### WRITTEN EXERCISE
The material below holds a span beginning at the line with "# ---- output" and ending at the line with "for node in". Quote that span exactly, both ends included, and only that span.

### DATA EXCERPTS

--

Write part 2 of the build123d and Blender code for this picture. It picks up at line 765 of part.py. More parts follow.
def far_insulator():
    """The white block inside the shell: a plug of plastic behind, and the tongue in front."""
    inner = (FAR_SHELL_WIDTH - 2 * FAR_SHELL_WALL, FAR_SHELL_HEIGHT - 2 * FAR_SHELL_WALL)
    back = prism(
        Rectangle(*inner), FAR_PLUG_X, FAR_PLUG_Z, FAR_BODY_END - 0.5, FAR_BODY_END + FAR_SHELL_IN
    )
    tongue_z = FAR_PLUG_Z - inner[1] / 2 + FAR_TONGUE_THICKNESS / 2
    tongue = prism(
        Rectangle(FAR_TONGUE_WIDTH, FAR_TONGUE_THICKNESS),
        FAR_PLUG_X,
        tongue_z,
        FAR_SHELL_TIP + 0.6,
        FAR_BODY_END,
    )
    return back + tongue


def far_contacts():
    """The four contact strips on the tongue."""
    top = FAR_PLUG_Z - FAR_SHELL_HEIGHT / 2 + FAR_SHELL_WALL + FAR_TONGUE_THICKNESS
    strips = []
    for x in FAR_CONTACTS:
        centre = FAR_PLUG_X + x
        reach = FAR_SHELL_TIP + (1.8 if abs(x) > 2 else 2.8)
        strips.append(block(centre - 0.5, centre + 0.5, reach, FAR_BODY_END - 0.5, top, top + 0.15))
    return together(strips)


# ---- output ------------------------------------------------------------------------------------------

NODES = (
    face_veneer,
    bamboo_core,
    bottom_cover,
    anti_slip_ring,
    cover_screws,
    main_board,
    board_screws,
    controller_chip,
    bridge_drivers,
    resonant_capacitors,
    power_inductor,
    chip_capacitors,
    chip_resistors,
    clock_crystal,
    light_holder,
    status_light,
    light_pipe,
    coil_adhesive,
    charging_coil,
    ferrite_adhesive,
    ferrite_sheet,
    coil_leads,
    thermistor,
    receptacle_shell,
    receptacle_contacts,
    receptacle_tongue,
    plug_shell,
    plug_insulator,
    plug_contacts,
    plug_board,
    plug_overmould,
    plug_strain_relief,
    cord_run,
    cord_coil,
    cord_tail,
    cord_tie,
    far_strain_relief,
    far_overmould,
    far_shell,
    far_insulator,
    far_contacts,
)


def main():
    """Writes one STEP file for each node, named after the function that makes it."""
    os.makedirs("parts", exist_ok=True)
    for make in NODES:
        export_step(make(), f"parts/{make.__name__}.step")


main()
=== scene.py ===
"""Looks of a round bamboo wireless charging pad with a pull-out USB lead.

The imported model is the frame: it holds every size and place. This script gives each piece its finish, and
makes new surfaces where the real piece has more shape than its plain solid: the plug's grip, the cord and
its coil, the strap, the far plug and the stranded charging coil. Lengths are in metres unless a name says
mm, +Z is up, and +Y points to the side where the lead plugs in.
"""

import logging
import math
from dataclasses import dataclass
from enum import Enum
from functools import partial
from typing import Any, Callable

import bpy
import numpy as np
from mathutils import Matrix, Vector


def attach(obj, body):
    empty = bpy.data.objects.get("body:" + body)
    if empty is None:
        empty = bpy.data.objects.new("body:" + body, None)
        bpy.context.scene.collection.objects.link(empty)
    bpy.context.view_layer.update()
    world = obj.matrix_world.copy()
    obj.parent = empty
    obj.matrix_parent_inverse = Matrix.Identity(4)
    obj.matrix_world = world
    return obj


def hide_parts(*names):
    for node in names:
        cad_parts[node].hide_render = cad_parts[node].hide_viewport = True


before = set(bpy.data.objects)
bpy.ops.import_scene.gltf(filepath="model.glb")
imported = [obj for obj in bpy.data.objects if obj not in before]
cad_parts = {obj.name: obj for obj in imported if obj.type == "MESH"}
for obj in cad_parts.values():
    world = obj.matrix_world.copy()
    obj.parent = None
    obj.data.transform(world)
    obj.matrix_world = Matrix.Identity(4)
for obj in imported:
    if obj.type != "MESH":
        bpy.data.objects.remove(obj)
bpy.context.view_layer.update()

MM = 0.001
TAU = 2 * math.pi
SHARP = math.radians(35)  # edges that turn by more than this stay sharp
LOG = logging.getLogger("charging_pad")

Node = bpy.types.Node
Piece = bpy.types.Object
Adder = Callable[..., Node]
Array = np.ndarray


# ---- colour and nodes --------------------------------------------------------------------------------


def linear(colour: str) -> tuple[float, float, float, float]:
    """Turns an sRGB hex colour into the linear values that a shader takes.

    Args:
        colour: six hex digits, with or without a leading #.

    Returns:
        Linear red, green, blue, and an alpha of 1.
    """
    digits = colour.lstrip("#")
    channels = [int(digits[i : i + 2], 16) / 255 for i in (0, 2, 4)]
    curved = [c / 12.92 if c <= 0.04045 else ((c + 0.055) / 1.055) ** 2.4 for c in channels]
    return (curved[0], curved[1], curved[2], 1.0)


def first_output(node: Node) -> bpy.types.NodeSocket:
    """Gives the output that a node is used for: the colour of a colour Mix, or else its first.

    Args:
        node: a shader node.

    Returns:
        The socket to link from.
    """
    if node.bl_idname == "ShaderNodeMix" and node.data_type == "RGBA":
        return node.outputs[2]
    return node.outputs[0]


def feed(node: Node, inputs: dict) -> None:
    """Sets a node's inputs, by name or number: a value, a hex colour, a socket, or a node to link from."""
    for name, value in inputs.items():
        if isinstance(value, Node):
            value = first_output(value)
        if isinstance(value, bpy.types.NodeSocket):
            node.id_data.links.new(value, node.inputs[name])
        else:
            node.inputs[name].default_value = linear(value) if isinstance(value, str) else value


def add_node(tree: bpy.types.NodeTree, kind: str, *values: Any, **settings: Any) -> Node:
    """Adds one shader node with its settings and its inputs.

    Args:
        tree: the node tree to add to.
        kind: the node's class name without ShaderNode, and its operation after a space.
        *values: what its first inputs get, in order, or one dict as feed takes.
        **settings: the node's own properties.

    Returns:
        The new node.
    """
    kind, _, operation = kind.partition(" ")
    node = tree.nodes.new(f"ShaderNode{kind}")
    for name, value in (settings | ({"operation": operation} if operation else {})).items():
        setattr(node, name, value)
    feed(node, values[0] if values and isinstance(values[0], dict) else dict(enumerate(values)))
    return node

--

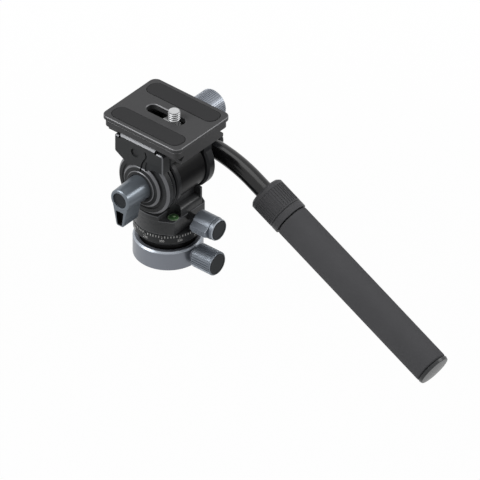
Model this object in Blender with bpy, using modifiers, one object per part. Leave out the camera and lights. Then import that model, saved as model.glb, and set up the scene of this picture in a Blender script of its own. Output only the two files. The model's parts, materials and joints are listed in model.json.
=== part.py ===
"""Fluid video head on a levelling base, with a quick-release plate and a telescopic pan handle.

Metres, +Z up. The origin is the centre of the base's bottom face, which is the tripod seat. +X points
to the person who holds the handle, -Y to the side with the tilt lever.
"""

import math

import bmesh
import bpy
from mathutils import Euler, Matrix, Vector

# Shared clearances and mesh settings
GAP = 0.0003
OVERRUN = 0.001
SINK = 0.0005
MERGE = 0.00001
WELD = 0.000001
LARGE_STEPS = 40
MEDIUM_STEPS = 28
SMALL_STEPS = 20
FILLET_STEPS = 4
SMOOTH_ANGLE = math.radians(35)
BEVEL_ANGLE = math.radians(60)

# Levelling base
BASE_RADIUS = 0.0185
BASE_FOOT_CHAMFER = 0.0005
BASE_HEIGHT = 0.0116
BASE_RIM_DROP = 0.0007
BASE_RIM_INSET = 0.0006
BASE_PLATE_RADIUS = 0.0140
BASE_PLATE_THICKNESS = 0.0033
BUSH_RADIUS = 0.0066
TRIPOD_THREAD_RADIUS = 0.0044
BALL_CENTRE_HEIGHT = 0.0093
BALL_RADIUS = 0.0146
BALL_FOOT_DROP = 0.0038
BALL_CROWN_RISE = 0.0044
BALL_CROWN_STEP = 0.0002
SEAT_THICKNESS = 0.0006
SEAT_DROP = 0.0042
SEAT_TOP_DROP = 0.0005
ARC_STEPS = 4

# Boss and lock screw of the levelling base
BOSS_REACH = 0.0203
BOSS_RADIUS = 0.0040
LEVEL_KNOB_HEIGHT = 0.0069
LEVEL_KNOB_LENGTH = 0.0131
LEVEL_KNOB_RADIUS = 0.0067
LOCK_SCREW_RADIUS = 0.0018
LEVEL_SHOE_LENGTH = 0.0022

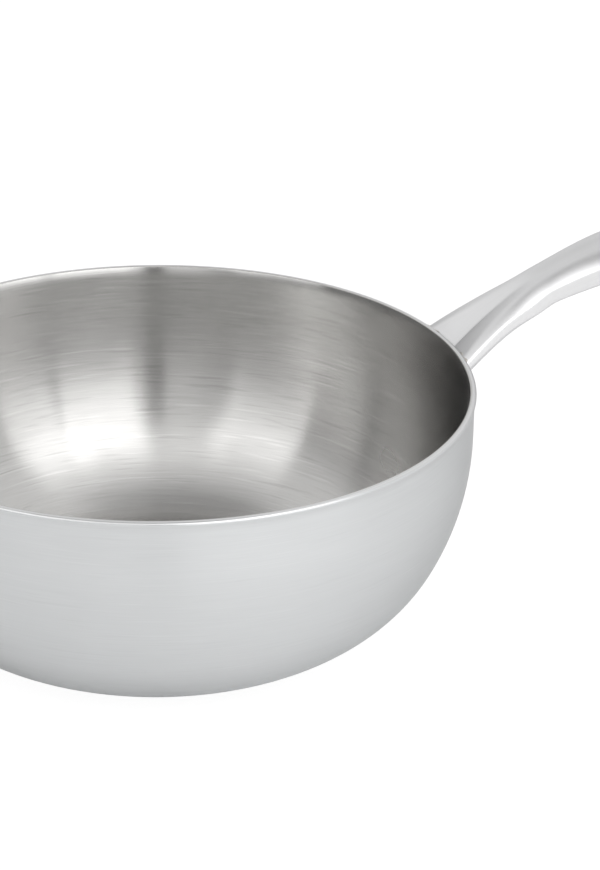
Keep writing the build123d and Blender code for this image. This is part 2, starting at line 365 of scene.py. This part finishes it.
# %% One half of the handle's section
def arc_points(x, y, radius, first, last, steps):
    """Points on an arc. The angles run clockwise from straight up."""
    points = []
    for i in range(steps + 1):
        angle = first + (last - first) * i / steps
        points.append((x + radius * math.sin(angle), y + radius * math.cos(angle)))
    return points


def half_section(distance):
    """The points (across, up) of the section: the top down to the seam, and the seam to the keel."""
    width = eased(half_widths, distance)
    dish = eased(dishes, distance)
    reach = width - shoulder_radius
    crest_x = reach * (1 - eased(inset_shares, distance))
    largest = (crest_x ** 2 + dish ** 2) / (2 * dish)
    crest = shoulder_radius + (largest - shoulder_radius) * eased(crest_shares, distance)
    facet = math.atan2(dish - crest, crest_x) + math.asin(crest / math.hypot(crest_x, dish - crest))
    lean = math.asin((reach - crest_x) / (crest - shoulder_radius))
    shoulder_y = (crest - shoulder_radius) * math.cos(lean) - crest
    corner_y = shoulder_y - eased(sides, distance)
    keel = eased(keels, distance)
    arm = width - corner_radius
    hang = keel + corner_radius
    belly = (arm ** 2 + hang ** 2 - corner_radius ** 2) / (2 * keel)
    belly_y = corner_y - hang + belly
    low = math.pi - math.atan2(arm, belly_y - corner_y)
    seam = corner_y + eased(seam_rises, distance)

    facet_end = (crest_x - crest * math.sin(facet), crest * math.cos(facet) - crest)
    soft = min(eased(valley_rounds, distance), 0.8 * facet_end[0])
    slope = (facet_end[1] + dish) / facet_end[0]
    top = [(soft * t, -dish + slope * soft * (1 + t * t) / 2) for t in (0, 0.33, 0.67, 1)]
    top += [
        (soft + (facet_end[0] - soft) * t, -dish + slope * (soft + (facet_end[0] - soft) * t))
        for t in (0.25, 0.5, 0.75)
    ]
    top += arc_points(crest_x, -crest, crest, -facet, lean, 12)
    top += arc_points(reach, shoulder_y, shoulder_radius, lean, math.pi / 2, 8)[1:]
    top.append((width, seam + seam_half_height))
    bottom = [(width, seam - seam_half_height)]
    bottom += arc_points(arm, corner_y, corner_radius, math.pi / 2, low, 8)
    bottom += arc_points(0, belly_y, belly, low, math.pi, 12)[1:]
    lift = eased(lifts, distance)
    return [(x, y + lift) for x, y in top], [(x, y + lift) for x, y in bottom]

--

### THE ANSWER
# ---- output ------------------------------------------------------------------------------------------

NODES = (
    face_veneer,
    bamboo_core,
    bottom_cover,
    anti_slip_ring,
    cover_screws,
    main_board,
    board_screws,
    controller_chip,
    bridge_drivers,
    resonant_capacitors,
    power_inductor,
    chip_capacitors,
    chip_resistors,
    clock_crystal,
    light_holder,
    status_light,
    light_pipe,
    coil_adhesive,
    charging_coil,
    ferrite_adhesive,
    ferrite_sheet,
    coil_leads,
    thermistor,
    receptacle_shell,
    receptacle_contacts,
    receptacle_tongue,
    plug_shell,
    plug_insulator,
    plug_contacts,
    plug_board,
    plug_overmould,
    plug_strain_relief,
    cord_run,
    cord_coil,
    cord_tail,
    cord_tie,
    far_strain_relief,
    far_overmould,
    far_shell,
    far_insulator,
    far_contacts,
)


def main():
    """Writes one STEP file for each node, named after the function that makes it."""
    os.makedirs("parts", exist_ok=True)
    for make in NODES:
        export_step(make(), f"parts/{make.__name__}.step")


main()
=== scene.py ===
"""Looks of a round bamboo wireless charging pad with a pull-out USB lead.

The imported model is the frame: it holds every size and place. This script gives each piece its finish, and
makes new surfaces where the real piece has more shape than its plain solid: the plug's grip, the cord and
its coil, the strap, the far plug and the stranded charging coil. Lengths are in metres unless a name says
mm, +Z is up, and +Y points to the side where the lead plugs in.
"""

import logging
import math
from dataclasses import dataclass
from enum import Enum
from functools import partial
from typing import Any, Callable

import bpy
import numpy as np
from mathutils import Matrix, Vector


def attach(obj, body):
    empty = bpy.data.objects.get("body:" + body)
    if empty is None:
        empty = bpy.data.objects.new("body:" + body, None)
        bpy.context.scene.collection.objects.link(empty)
    bpy.context.view_layer.update()
    world = obj.matrix_world.copy()
    obj.parent = empty
    obj.matrix_parent_inverse = Matrix.Identity(4)
    obj.matrix_world = world
    return obj


def hide_parts(*names):
    for node in names:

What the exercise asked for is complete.